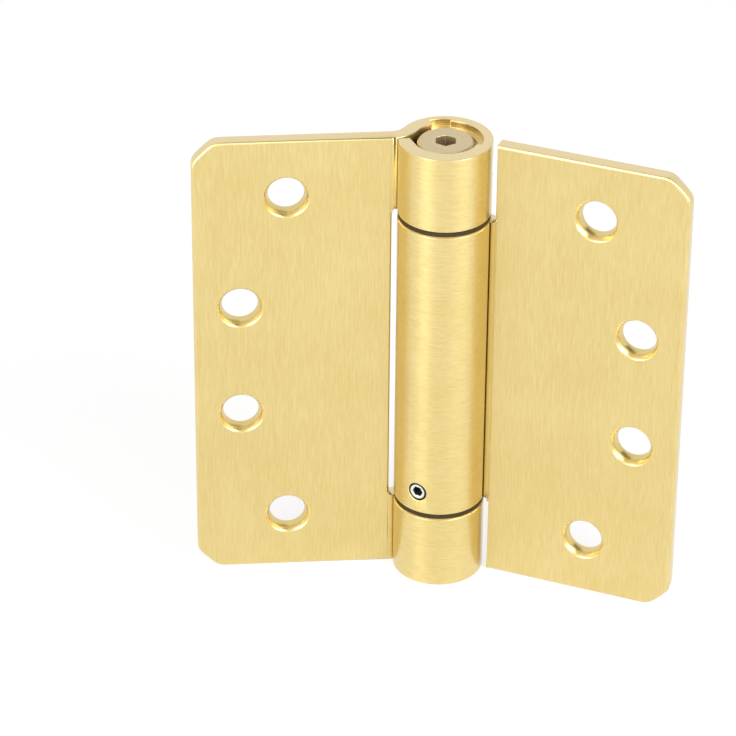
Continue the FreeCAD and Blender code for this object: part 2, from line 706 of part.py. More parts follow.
def check(bodies):
    """Stops the build where an object has failed or a solid isn't sound."""
    DOCUMENT.recompute()
    for item in DOCUMENT.Objects:
        if {"Invalid", "Error"} & set(item.State):
            raise ValueError(f"{item.Label} failed: {item.State}")
    for body in bodies:
        shape = body.Shape
        if shape.isNull() or not shape.isValid() or len(shape.Solids) != 1:
            raise ValueError(f"{body.Label} isn't one sound solid")


def main():
    bodies = [
        frame_leaf(),
        door_leaf(),
        tension_plug(),
        tension_pin(),
        torsion_spring(),
        guide_rod(),
        lower_spindle(),
        set_screw(),
        bushing("upper_bushing", MIDDLE_TOP),
        bushing("lower_bushing", "sizes.knuckle_height"),
        thrust_washer("upper_washer", MIDDLE_TOP),
        thrust_washer("lower_washer", "sizes.knuckle_height"),
        bottom_cap(),
    ]
    check(bodies)
    os.makedirs("parts", exist_ok=True)
    for body in bodies:
        body.Shape.exportStep(f"parts/{body.Label}.step")
        box = body.Shape.BoundBox
        print(f"{body.Label:16s} {body.Shape.Volume:10.1f} mm3  z {box.ZMin:7.2f} to {box.ZMax:7.2f}")


main()
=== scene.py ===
"""Dresses the spring hinge: leaves, plug, wound spring, threaded screw, finishes and studio."""

import logging
import math
from dataclasses import dataclass, field
from enum import Enum

import bmesh
import bpy
from mathutils import Matrix, Vector


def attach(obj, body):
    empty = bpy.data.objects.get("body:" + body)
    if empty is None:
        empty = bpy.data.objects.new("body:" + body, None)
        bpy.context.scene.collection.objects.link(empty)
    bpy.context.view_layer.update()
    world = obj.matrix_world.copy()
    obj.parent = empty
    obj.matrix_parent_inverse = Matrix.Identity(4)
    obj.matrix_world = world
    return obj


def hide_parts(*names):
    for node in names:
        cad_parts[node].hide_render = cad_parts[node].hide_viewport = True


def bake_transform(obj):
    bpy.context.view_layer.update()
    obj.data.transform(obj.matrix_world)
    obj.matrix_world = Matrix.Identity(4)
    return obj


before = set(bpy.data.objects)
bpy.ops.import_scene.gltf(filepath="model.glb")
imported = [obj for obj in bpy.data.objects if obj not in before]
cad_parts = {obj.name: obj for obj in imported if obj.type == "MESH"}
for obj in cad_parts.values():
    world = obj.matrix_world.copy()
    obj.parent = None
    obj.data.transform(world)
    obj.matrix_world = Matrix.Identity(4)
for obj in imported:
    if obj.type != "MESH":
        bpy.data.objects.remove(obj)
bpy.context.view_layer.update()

LOG = logging.getLogger("hinge")
MM = 0.001

# Where nearly all values of a noise lie, the octaves and the strength of finer noise in it, and
# how much a bump and the roughness follow it
NOISE_LOW, NOISE_HIGH = 0.3, 0.7
FINE_NOISE = (3.0, 0.6)
BUMP_STRENGTH = 0.4
ROUGHNESS_SPREAD = 0.2

# What counts as one point, as a flat face, as a sharp edge and as a scrap of surface
WELD = 0.02 * MM
MEETING = 0.004 * MM
NOTHING = 0.001 * MM
ON_SURFACE = 0.02 * MM
FLAT_ANGLE = math.radians(0.4)
SHARP_ANGLE = math.radians(28)
SHADED_SHARP_ANGLE = math.radians(38)
SMALL_AREA = 0.05 * MM**2
SCRAP_FACES = 10

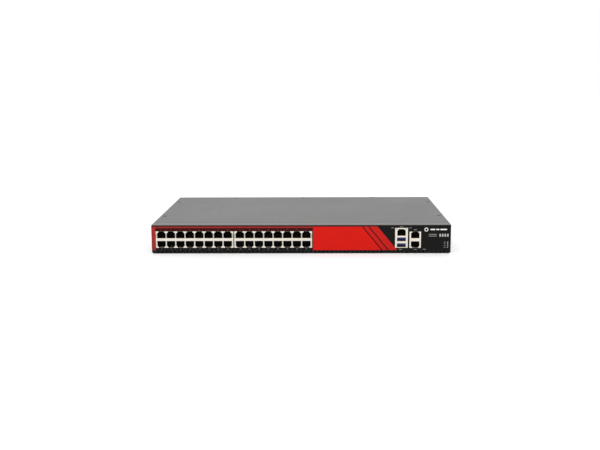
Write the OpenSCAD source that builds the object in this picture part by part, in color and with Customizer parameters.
// Rack-mount network security appliance, one rack unit high, in millimetres.
// +Z is up, -Y is the front with the ports, and the origin is the middle of the underside.

/* [Case] */
// Width of the case between its side faces
body_w = 440; // [436:1:446]
// Height of the case
body_h = 42.5; // [42:0.1:44]
// Depth of the case from front face to rear face
body_d = 283; // [275:1:320]
// Outside radius of the bends along the lower edges
bend_r = 3.2; // [2:0.1:4]
// Thickness of the tray's sheet
sheet_t = 1.0; // [0.8:0.1:1.2]
// Thickness of the front panel, rear panel and cover
panel_t = 1.2; // [1:0.1:1.5]
// Width of the tray's top flanges, measured from the outside
flange_w = 12; // [10:0.5:14]
// Depth of the front panel's top lip
lip_d = 22; // [20:0.5:26]
// Gap between the lip and the cover
seam_gap = 0.5; // [0.2:0.1:0.8]
// Thickness of the printed label on the front
label_t = 0.25; // [0.2:0.05:0.3]
// How far the jacks stand in front of the front panel
front_proud = 0.5; // [0.4:0.1:1]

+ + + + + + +

Copy each line of the listing that includes "context".

The completed task:
        bpy.context.scene.collection.objects.link(empty)
    bpy.context.view_layer.update()
    bpy.context.view_layer.update()
bpy.context.view_layer.update()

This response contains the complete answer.